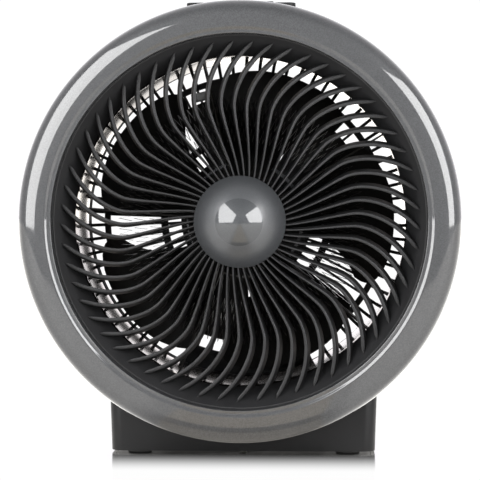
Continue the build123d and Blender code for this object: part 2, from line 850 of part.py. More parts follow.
panel_side_plane = Plane(origin=(0, front_y, 0), x_dir=(0, 1, 0), z_dir=(1, 0, 0))
panel_foot = axis_height + 0.85 * bowl_back_radius
with BuildPart() as control_panel:
    with BuildSketch(panel_side_plane):
        Polygon(
            (panel_front_depth, panel_foot),
            (panel_front_depth, panel_front_height),
            (panel_back_depth, panel_back_height),
            (panel_back_depth, panel_foot),
            align=None,
        )
    extrude(amount=panel_half_width, both=True)
    fillet(control_panel.edges().filter_by(Axis.Z), panel_corner)
    # hollow inside, open to the drum
    with BuildSketch(panel_side_plane):
        Polygon(
            (panel_front_depth + panel_wall, panel_foot),
            (panel_front_depth + panel_wall, panel_height(panel_front_depth) - panel_wall),
            (panel_back_depth - panel_wall, panel_height(panel_back_depth) - panel_wall),
            (panel_back_depth - panel_wall, panel_foot),
            align=None,
        )
    extrude(amount=panel_half_width - panel_wall, both=True, mode=Mode.SUBTRACT)
    # the foot follows the drum it sits on
    with BuildSketch(section):
        with BuildLine():
            seat_front_depth = rim_depth + rim_thickness + seat_gap
            seat_front = (bowl_radius(seat_front_depth) + seat_gap, seat_front_depth)
            seat_back = (bowl_back[0] + seat_gap, bowl_back[1])
            seat_mid = (bowl_mid_radius + seat_gap, bowl_mid_depth)
            ThreePointArc(seat_front, seat_mid, seat_back)
            Polyline(
                seat_back,
                (0, housing_back_depth),
                (0, ring_widest_depth),
                (rim_radius + seat_gap, ring_widest_depth),
                (rim_radius + seat_gap, seat_front_depth),
                seat_front,
            )
        make_face()
    revolve(axis=head_axis, mode=Mode.SUBTRACT)
    for x in (-knob_spacing / 2, knob_spacing / 2):
        with BuildSketch(panel_top(x, knob_depth)):
            Circle(knob_shaft_radius + seat_gap)
        extrude(amount=-2 * panel_wall, mode=Mode.SUBTRACT)
    with BuildSketch(panel_top(0, lens_depth)):
        Circle(lens_radius + running_gap)
    extrude(amount=-2 * panel_wall, mode=Mode.SUBTRACT)
save(control_panel, "control_panel")

with BuildPart() as pilot_lens:
    with BuildSketch(panel_top(0, lens_depth, sink=lens_height - lens_proud)):
        Circle(lens_radius)
    extrude(amount=lens_height)
    chamfer(pilot_lens.faces().sort_by(Axis.Z)[-1].edges(), lens_proud / 2)
save(pilot_lens, "pilot_lens")

knob_names = (("function", -knob_spacing / 2), ("thermostat", knob_spacing / 2))
shaft_in_knob = knob_height - hub_wall
for label, x in knob_names:
    knob_seat = panel_top(x, knob_depth, sink=-seat_gap)
    with BuildPart() as knob:
        with BuildSketch(knob_seat):
            Circle(knob_radius)
        extrude(amount=knob_skirt_height, taper=3)
        with BuildSketch(knob_seat.offset(knob_skirt_height)):
            RectangleRounded(knob_grip_width, 2 * knob_radius - hub_wall, knob_grip_width / 3)
        extrude(amount=knob_height - knob_skirt_height, taper=6)
        with BuildSketch(knob_seat):
            Circle(knob_shaft_radius + running_gap)
        extrude(amount=shaft_in_knob, mode=Mode.SUBTRACT)
    save(knob, f"{label}_knob")
    switch_top = panel_top(x, knob_depth, sink=panel_wall + seat_gap)
    shaft_foot = panel_top(x, knob_depth, sink=panel_wall + switch_height / 2)
    with BuildPart() as shaft:
        with BuildSketch(shaft_foot):
            Circle(knob_shaft_radius)
        extrude(amount=panel_wall + switch_height / 2 + shaft_in_knob)
    save(shaft, f"{label}_shaft")
    with BuildPart() as switch:
        with BuildSketch(switch_top):
            RectangleRounded(switch_size, switch_size, 2)
        extrude(amount=-switch_height)
        with BuildSketch(switch_top):
            Circle(knob_shaft_radius + running_gap)
        extrude(amount=-switch_height / 2 - seat_gap, mode=Mode.SUBTRACT)
    save(switch, "rotary_switch" if label == "function" else "thermostat")

# ---------------------------------------------------------------- cradle base
base_mid_depth = base_front_depth + base_length / 2
pocket_half_x = lug_thickness / 2 + washer_thickness + 2 * seat_gap
pin_head_x = base_half_width_top - pin_inset - pin_head_thickness
cavity_top_middle = axis_height - cradle_radius - base_wall
base_front_plane = Plane(origin=(0, front_y + base_front_depth, 0), x_dir=(1, 0, 0), z_dir=(0, -1, 0))
base_side_plane = Plane(origin=(0, front_y, 0), x_dir=(0, 1, 0), z_dir=(1, 0, 0))
tail_start_depth = housing_back_depth + grille_thickness + motor_seat_proud
cover_top = base_bottom + cover_thickness
with BuildPart() as base_shell:
    with BuildSketch(base_front_plane):
        Polygon(
            (-base_half_width_bottom, base_bottom),
            (base_half_width_bottom, base_bottom),
            (base_half_width_top, base_cheek_height),
            (-base_half_width_top, base_cheek_height),
            align=None,
        )
    extrude(amount=-base_length)
    # the cheeks fall away to a low tail behind the head
    with BuildSketch(base_side_plane):
        Polygon(
            (pivot_depth + 2 * lug_radius, base_cheek_height + moving_gap),
            (tail_start_depth + lug_radius, base_tail_height + base_tail_drop),
            (base_back_depth + moving_gap, base_tail_height - base_tail_drop),
            (base_back_depth + moving_gap, base_cheek_height + moving_gap),
            align=None,
        )
    extrude(amount=base_half_width_top + moving_gap, both=True, mode=Mode.SUBTRACT)
    upright_edges = base_shell.edges().filter_by(
        lambda e: abs(e.tangent_at(0.5).Z) > 0.9 and abs(e.center().X) > base_half_width_bottom / 2
    )
    fillet(upright_edges, base_corner)
    # saddle under the drum
    with BuildSketch(facing(base_front_depth)):
        Circle(cradle_radius)
    extrude(amount=-base_length, mode=Mode.SUBTRACT)
    # hollow under the saddle
    with BuildSketch(level(0, base_mid_depth, base_bottom)):
        Rectangle(
            2 * (lug_centre_x - pocket_half_x - base_wall),
            base_length - 2 * base_wall,
        )
    extrude(amount=cavity_top_middle - base_bottom, mode=Mode.SUBTRACT)
    # recess for the bottom cover
    with BuildSketch(level(0, base_mid_depth, base_bottom)):
        RectangleRounded(
            2 * (base_half_width_bottom - base_wall),
            base_length - 2 * base_wall,
            base_corner - base_wall,
        )
    extrude(amount=cover_thickness + seat_gap, mode=Mode.SUBTRACT)
    # pockets and pin holes for the hinge lugs
    for side in (-1, 1):
        with BuildSketch(level(side * lug_centre_x, pivot_depth, pivot_height - lug_radius - moving_gap)):
            Rectangle(2 * pocket_half_x, 2 * (lug_radius + lug_swing_room))
        extrude(amount=base_cheek_height, mode=Mode.SUBTRACT)
        with BuildSketch(hinge_plane(side * lug_centre_x)):
            Circle(pivot_pin_radius + running_gap)
        extrude(amount=side * (base_half_width_top - lug_centre_x), mode=Mode.SUBTRACT)
        with BuildSketch(hinge_plane(side * (pin_head_x - seat_gap))):
            Circle(pin_head_radius + seat_gap)
        extrude(amount=side * (pin_head_thickness + 2 * pin_inset), mode=Mode.SUBTRACT)
    # hole for the cord's grommet
    grommet_face = Plane(
        origin=(grommet_x, front_y + base_back_depth, grommet_height),
        x_dir=(-1, 0, 0),
        z_dir=(0, 1, 0),
    )
    with BuildSketch(grommet_face):
        Circle(grommet_radius - grommet_lip + running_gap)
    extrude(amount=-2 * base_wall, mode=Mode.SUBTRACT)
save(base_shell, "base_shell")

foot_places = [
    (side_x * (base_half_width_bottom - foot_inset_x), side_y * (base_length / 2 - foot_inset_y))
    for side_x in (-1, 1)
    for side_y in (-1, 1)
]
plunger_y = plunger_depth - base_mid_depth
with BuildPart() as base_cover:
    with BuildSketch(level(0, base_mid_depth, base_bottom)):
        RectangleRounded(
            2 * (base_half_width_bottom - base_wall - seat_gap),
            base_length - 2 * (base_wall + seat_gap),
            base_corner - base_wall - seat_gap,
        )
    extrude(amount=cover_thickness)
    with BuildSketch(level(0, base_mid_depth, base_bottom)):
        with Locations((0, plunger_y)):
            Circle(plunger_radius + running_gap)
    extrude(amount=cover_thickness, mode=Mode.SUBTRACT)
save(base_cover, "base_cover")

with BuildPart() as rubber_feet:
    with BuildSketch(level(0, base_mid_depth, 0)):
        with Locations(foot_places):
            Circle(foot_radius)
    extrude(amount=base_bottom - seat_gap)
save(rubber_feet, "rubber_feet")

# ---------------------------------------------------------------- tilt hinge
pin_tip_x = lug_centre_x - lug_thickness / 2
for side, name in ((-1, "left"), (1, "right")):
    with BuildPart() as pivot_pin:
        with BuildSketch(hinge_plane(side * pin_tip_x)):
            Circle(pivot_pin_radius)
        extrude(amount=side * (pin_head_x - pin_tip_x))
        with BuildSketch(hinge_plane(side * pin_head_x)):
            Circle(pin_head_radius)
        extrude(amount=side * pin_head_thickness)
    save(pivot_pin, f"pivot_pin_{name}")
    with BuildPart() as washer:
        with BuildSketch(hinge_plane(side * (lug_centre_x + lug_thickness / 2 + seat_gap))):
            Circle(washer_radius)
            Circle(pivot_pin_radius + running_gap, mode=Mode.SUBTRACT)
        extrude(amount=side * washer_thickness)
    save(washer, f"friction_washer_{name}")

# ---------------------------------------------------------------- tip-over switch
with BuildPart() as tip_plunger:
    with BuildSketch(level(0, plunger_depth, seat_gap)):
        Circle(plunger_radius)
    extrude(amount=plunger_length)
    chamfer(tip_plunger.faces().sort_by(Axis.Z)[0].edges(), plunger_radius / 3)
save(tip_plunger, "tip_plunger")

tip_switch_bottom = cover_top + seat_gap
with BuildPart() as tip_switch:
    with BuildSketch(level(0, plunger_depth, tip_switch_bottom)):
        Rectangle(tip_switch_width, tip_switch_length)
    extrude(amount=cavity_top_middle - seat_gap - tip_switch_bottom)
    with BuildSketch(level(0, plunger_depth, tip_switch_bottom)):
        Circle(plunger_radius + running_gap)
    extrude(amount=plunger_length + 2 * seat_gap - tip_switch_bottom, mode=Mode.SUBTRACT)
save(tip_switch, "tip_switch")

# ---------------------------------------------------------------- cord grommet
with BuildPart() as cord_grommet:
    with BuildSketch(grommet_face.offset(seat_gap)):
        Circle(grommet_radius)
        Circle(grommet_bore, mode=Mode.SUBTRACT)
    extrude(amount=grommet_lip)
    with BuildSketch(grommet_face.offset(seat_gap)):
        Circle(grommet_radius - grommet_lip)
        Circle(grommet_bore, mode=Mode.SUBTRACT)
    extrude(amount=-base_wall - seat_gap - grommet_lip)
save(cord_grommet, "cord_grommet")
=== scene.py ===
"""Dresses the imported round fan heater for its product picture.

Sizes in the dataclasses are millimetres, as on a drawing. They turn into metres where a mesh is made.
Depths are measured backwards from the front crest of the ring, and angles anticlockwise from the
right as seen from the front.
"""

from __future__ import annotations

import logging
import math
from collections.abc import Callable, Sequence
from dataclasses import dataclass
from enum import Enum

import bmesh
import bpy
from mathutils import Matrix, Vector

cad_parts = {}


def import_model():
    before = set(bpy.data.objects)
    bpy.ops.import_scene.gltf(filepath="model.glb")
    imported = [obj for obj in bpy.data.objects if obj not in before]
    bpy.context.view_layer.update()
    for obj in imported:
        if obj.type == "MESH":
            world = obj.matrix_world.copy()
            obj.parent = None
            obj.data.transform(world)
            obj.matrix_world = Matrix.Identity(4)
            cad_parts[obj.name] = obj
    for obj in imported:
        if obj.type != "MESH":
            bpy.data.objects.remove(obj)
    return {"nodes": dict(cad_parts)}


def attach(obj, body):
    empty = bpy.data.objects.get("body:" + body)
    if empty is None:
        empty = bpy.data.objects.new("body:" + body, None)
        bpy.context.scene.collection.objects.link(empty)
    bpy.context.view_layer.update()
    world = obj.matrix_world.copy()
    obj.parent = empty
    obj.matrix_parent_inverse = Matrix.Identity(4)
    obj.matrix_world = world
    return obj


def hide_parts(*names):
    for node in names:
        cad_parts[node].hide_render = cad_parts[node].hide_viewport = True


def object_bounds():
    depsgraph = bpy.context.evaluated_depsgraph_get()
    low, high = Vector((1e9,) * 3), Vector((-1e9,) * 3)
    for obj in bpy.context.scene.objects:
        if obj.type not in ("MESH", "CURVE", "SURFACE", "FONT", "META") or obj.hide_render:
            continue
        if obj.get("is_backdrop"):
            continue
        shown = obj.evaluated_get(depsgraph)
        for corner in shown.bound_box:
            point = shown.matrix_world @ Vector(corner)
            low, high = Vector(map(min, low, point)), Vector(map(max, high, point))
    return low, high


LOG = logging.getLogger("fan_heater")
MM = 0.001
CREASE = 34.0  # degrees, past which an edge stays crisp
COPY_CREASE = 40.0  # the same on a piece copied from the frame
BACKDROP = 1.05  # how brightly the camera sees floor and surroundings
HERE = (0.0, 0.0, 0.0)
Span = tuple[float, float]
Profile = list[Span]
Colour = tuple[float, float, float]


class Body(Enum):
    """The moving bodies that pieces ride on."""

    BASE = "base"
    HEAD = "head"
    FAN = "fan"
    FUNCTION = "function_control"
    THERMOSTAT = "thermostat_control"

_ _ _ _

§ What is needed
Exactly the lines from the line with "tip_switch_bottom = cover_top + seat_gap" to the line with "before = set(bpy.data.objects)", both included, are to be extracted, and no others.

§ Worked solution
tip_switch_bottom = cover_top + seat_gap
with BuildPart() as tip_switch:
    with BuildSketch(level(0, plunger_depth, tip_switch_bottom)):
        Rectangle(tip_switch_width, tip_switch_length)
    extrude(amount=cavity_top_middle - seat_gap - tip_switch_bottom)
    with BuildSketch(level(0, plunger_depth, tip_switch_bottom)):
        Circle(plunger_radius + running_gap)
    extrude(amount=plunger_length + 2 * seat_gap - tip_switch_bottom, mode=Mode.SUBTRACT)
save(tip_switch, "tip_switch")

# ---------------------------------------------------------------- cord grommet
with BuildPart() as cord_grommet:
    with BuildSketch(grommet_face.offset(seat_gap)):
        Circle(grommet_radius)
        Circle(grommet_bore, mode=Mode.SUBTRACT)
    extrude(amount=grommet_lip)
    with BuildSketch(grommet_face.offset(seat_gap)):
        Circle(grommet_radius - grommet_lip)
        Circle(grommet_bore, mode=Mode.SUBTRACT)
    extrude(amount=-base_wall - seat_gap - grommet_lip)
save(cord_grommet, "cord_grommet")
=== scene.py ===
"""Dresses the imported round fan heater for its product picture.

Sizes in the dataclasses are millimetres, as on a drawing. They turn into metres where a mesh is made.
Depths are measured backwards from the front crest of the ring, and angles anticlockwise from the
right as seen from the front.
"""

from __future__ import annotations

import logging
import math
from collections.abc import Callable, Sequence
from dataclasses import dataclass
from enum import Enum

import bmesh
import bpy
from mathutils import Matrix, Vector

cad_parts = {}


def import_model():
    before = set(bpy.data.objects)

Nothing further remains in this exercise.